Katz, the mayor’s adviser, is treating DSA as an allied army, praising the organization on a post-election panel with Citizens Union as “probably the most powerful political organization in New York right now by a pretty wide margin” with a “field apparatus that I think is unparalleled in terms of what it can actually do to mobilize voters.”
The mayor’s relationship with NYC-DSA is complex. The socialist group counts Mamdani as one of its own, and its leaders are in regular contact with him. He remains enormously influential within the organization, and most members are content to follow his lead, as they did when they voted not to endorse Ossé’s congressional run. But DSA doesn’t directly answer to the mayor. As a democratic and member-led organization, it charts its own path, even when that is at odds with Mamdani’s strategy. And the mayor does not always adhere to DSA’s line, either.

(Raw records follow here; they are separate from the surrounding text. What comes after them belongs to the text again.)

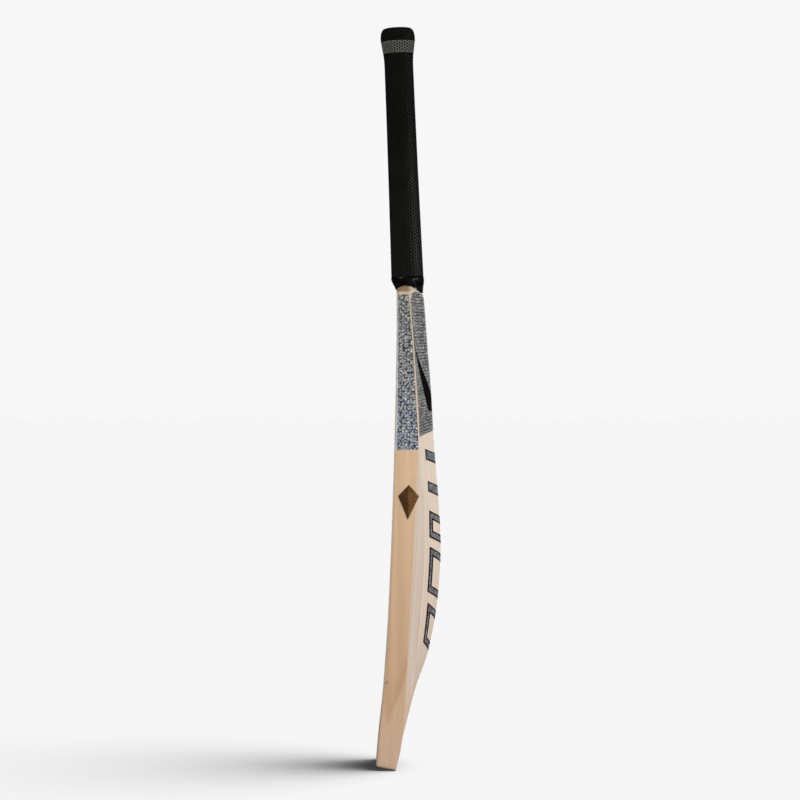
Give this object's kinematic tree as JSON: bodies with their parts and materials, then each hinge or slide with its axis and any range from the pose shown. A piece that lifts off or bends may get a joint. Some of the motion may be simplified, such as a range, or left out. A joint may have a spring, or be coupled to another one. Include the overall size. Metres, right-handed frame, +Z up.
{
  "type": "cricket bat",
  "caption": "Full-size cricket bat: bowed willow blade with a raised spine, spliced cane handle, dimpled rubber grip and thin decals.",
  "frame": {"origin": "middle of the bounding box's bottom, at the lowest edge of the toe", "axes": "+Z up the bat from toe to handle, +X towards the spine of the back with the hitting face towards -X, Y across the blade"},
  "size_m": [0.0762, 0.1094, 0.8619],
  "materials": {
    "willow": "pale straight-grained willow, sanded and waxed",
    "cane": "planed manau cane, unvarnished",
    "spring_rubber": "plain black sheet rubber",
    "twine": "waxed linen twine laid side by side",
    "grip_rubber": "moulded black rubber with small raised hexagons",
    "band_rubber": "grey rubber with a fine raised honeycomb",
    "hem_tape": "glossy black stretched tape with soft creases",
    "woven_vinyl": "grey vinyl printed with a fine weave",
    "black_vinyl": "black vinyl",
    "mottled_vinyl": "mottled grey vinyl with a dark outline",
    "silver_vinyl": "glossy silver-grey vinyl with fine speckles",
    "brown_vinyl": "dark brown foil"
  },
  "bodies": {
    "root": {"blade": "willow", "cane_strip_front_left": "cane", "cane_strip_front_centre": "cane", "cane_strip_front_right": "cane", "cane_strip_inner_front_left": "cane", "cane_strip_inner_front_centre": "cane", "cane_strip_inner_front_right": "cane", "cane_strip_inner_back_left": "cane", "cane_strip_inner_back_centre": "cane", "cane_strip_inner_back_right": "cane", "cane_strip_back_left": "cane", "cane_strip_back_centre": "cane", "cane_strip_back_right": "cane", "rubber_spring_1": "spring_rubber", "rubber_spring_2": "spring_rubber", "rubber_spring_3": "spring_rubber", "twine_binding": "twine", "grip": "grip_rubber", "grip_band": "band_rubber", "grip_hem": "hem_tape", "back_panel": "woven_vinyl", "back_stripe_left": "black_vinyl", "back_stripe_right": "black_vinyl", "back_chevron_upper": "mottled_vinyl", "back_chevron_lower": "mottled_vinyl", "back_hollow_chevron_upper": "mottled_vinyl", "back_hollow_chevron_middle": "mottled_vinyl", "back_hollow_chevron_lower": "mottled_vinyl", "edge_sticker_left": "silver_vinyl", "edge_sticker_right": "silver_vinyl", "edge_mark_left": "brown_vinyl", "edge_mark_right": "brown_vinyl"}
  },
  "joints": []
}
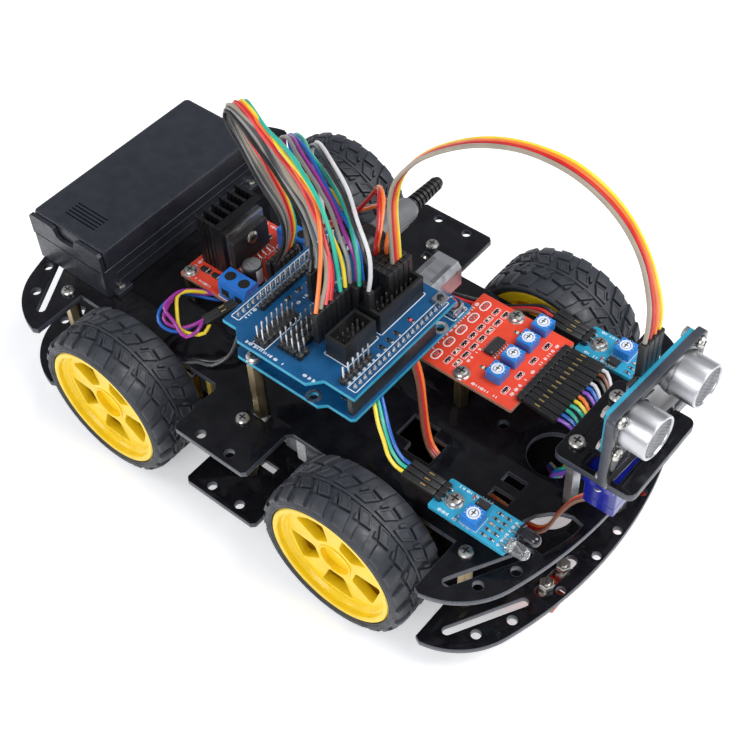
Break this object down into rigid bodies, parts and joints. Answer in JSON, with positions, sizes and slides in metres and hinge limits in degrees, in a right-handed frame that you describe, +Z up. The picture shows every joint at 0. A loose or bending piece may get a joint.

“The mayor is not DSA,” Valdez said. “He's a member of our organization, he's an incredibly important part of our organization, but we also have the right to criticize him, to hold him accountable in various ways.”
Usually, though, Mamdani and DSA are on the same side – united by a common goal of building socialist power. But in history, there’s a warning. An all-too-late endorsement from La Guardia in 1936 wasn’t enough for Marcantonio to win reelection. The mayor’s favored candidate had lost in a presidential year.